┌─ Data section

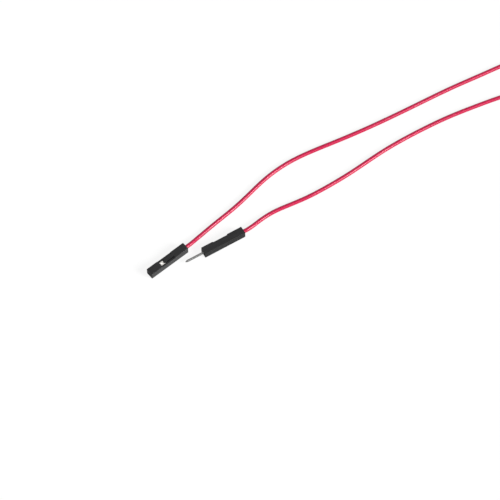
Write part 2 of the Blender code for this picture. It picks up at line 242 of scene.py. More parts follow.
class HousingSettings(bpy.types.PropertyGroup):
    wall: length("Wall", "Wall round the cavity", 0.0003)
    edge_radius: length("Edge radius", "Radius along the outer edges", 0.0001)
    cut_radius: length("Cut edge radius", "Radius along the edges of the openings", 0.00002)
    cavity_corner: length("Cavity corner", "Radius of the cavity's long corners", 0.0001)
    front_wall: length("Front wall", "Thickness of the wall that the pin passes", 0.0007)
    mouth_flare: length("Mouth flare", "How much the cavity widens at the rear", 0.0001)
    mouth_depth: length("Mouth depth", "Length of the flared rear mouth", 0.0003)
    hole_side: length("Hole side", "Width of the hole in the front wall", 0.0009)
    hole_flare: length("Hole flare", "How much the hole widens at the mating face", 0.0002)
    hole_flare_depth: length("Hole flare depth", "Depth of the hole's tapered mouth", 0.00035)
    recess_start: length("Recess start", "From the mating face to the window", 0.0038)
    recess_length: length("Recess length", "Length of the cut in the latch side", 0.0052)
    recess_depth: length("Recess depth", "How deep the side walls are cut down beside the tongue", 0.00028)
    recess_slope: length("Recess slope", "How far the recess's front end slopes back", 0.00035)
    window_length: length("Window length", "Opening in front of the tongue", 0.0022)
    window_width: length("Window width", "Width of the window and of the slots beside the tongue", 0.00132)
    window_ledge: length("Window ledge", "From the recess's ends to the window and the slots", 0.00012)
    tongue_width: length("Tongue width", "Width of the latch tongue", 0.0012)
    tip_slope: length("Tip slope", "How far the nose's slope runs back over the tongue", 0.0001)
    nose_length: length("Nose length", "How far the nose reaches in front of the tongue", 0.00055)
    nose_width: length("Nose width", "Width of the nose", 0.001)
    nose_clearance: length("Nose clearance", "From the terminal's box to the nose and the rails", 0.00005)
    nose_edge: length("Nose edge", "Thickness of the nose's front edge", 0.00005)
    hook_drop: length("Hook drop", "How far the hook reaches into the cavity", 0.0003)
    hook_length: length("Hook length", "Length of the hook along the tongue", 0.0009)
    hook_flat: length("Hook flat", "Flat part at the bottom of the hook", 0.0003)
    hook_width: length("Hook width", "Width of the hook", 0.0009)
    ejector_inset: length("Ejector inset", "From each end to the middle of its ejector mark", 0.00252)
    ejector_diameter: length("Ejector mark", "Diameter of the ejector pins' marks", 0.0009)
    ejector_depth: length("Ejector depth", "Depth of the ejector pins' marks", 0.00003)
    gate_diameter: length("Gate dish", "Diameter of the dish round the gate's stub", 0.0010)
    gate_depth: length("Gate depth", "Depth of the dish round the gate's stub", 0.00008)
    gate_stub: length("Gate stub", "Diameter of the gate's broken stub", 0.0004)
    colour: colour("Nylon", "Black of the moulding", "#0b0b0c")
    # Greyer black streaks along the flow: partly real flow marks, partly a painted sheen
    flow_and_painted_sheen_colour: colour("Nylon flow", "Greyer black where the melt flowed", "#1b1b1d")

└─

## Task requirements
Please reproduce every line of the material word for word.

## Exercise response
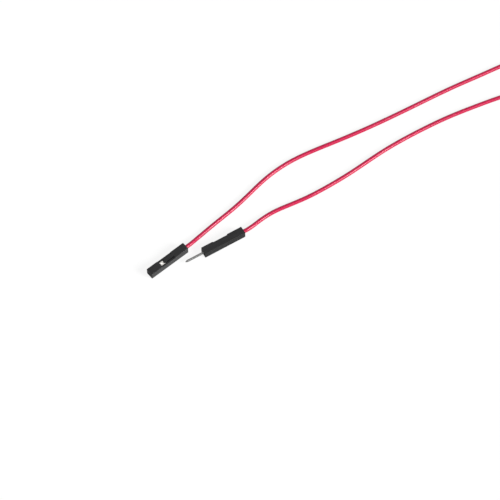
Write part 2 of the Blender code for this picture. It picks up at line 242 of scene.py. More parts follow.
class HousingSettings(bpy.types.PropertyGroup):
    wall: length("Wall", "Wall round the cavity", 0.0003)
    edge_radius: length("Edge radius", "Radius along the outer edges", 0.0001)
    cut_radius: length("Cut edge radius", "Radius along the edges of the openings", 0.00002)
    cavity_corner: length("Cavity corner", "Radius of the cavity's long corners", 0.0001)
    front_wall: length("Front wall", "Thickness of the wall that the pin passes", 0.0007)
    mouth_flare: length("Mouth flare", "How much the cavity widens at the rear", 0.0001)
    mouth_depth: length("Mouth depth", "Length of the flared rear mouth", 0.0003)
    hole_side: length("Hole side", "Width of the hole in the front wall", 0.0009)
    hole_flare: length("Hole flare", "How much the hole widens at the mating face", 0.0002)
    hole_flare_depth: length("Hole flare depth", "Depth of the hole's tapered mouth", 0.00035)
    recess_start: length("Recess start", "From the mating face to the window", 0.0038)
    recess_length: length("Recess length", "Length of the cut in the latch side", 0.0052)
    recess_depth: length("Recess depth", "How deep the side walls are cut down beside the tongue", 0.00028)
    recess_slope: length("Recess slope", "How far the recess's front end slopes back", 0.00035)
    window_length: length("Window length", "Opening in front of the tongue", 0.0022)
    window_width: length("Window width", "Width of the window and of the slots beside the tongue", 0.00132)
    window_ledge: length("Window ledge", "From the recess's ends to the window and the slots", 0.00012)
    tongue_width: length("Tongue width", "Width of the latch tongue", 0.0012)
    tip_slope: length("Tip slope", "How far the nose's slope runs back over the tongue", 0.0001)
    nose_length: length("Nose length", "How far the nose reaches in front of the tongue", 0.00055)
    nose_width: length("Nose width", "Width of the nose", 0.001)
    nose_clearance: length("Nose clearance", "From the terminal's box to the nose and the rails", 0.00005)
    nose_edge: length("Nose edge", "Thickness of the nose's front edge", 0.00005)
    hook_drop: length("Hook drop", "How far the hook reaches into the cavity", 0.0003)
    hook_length: length("Hook length", "Length of the hook along the tongue", 0.0009)
    hook_flat: length("Hook flat", "Flat part at the bottom of the hook", 0.0003)
    hook_width: length("Hook width", "Width of the hook", 0.0009)
    ejector_inset: length("Ejector inset", "From each end to the middle of its ejector mark", 0.00252)
    ejector_diameter: length("Ejector mark", "Diameter of the ejector pins' marks", 0.0009)
    ejector_depth: length("Ejector depth", "Depth of the ejector pins' marks", 0.00003)
    gate_diameter: length("Gate dish", "Diameter of the dish round the gate's stub", 0.0010)
    gate_depth: length("Gate depth", "Depth of the dish round the gate's stub", 0.00008)
    gate_stub: length("Gate stub", "Diameter of the gate's broken stub", 0.0004)
    colour: colour("Nylon", "Black of the moulding", "#0b0b0c")
    # Greyer black streaks along the flow: partly real flow marks, partly a painted sheen
    flow_and_painted_sheen_colour: colour("Nylon flow", "Greyer black where the melt flowed", "#1b1b1d")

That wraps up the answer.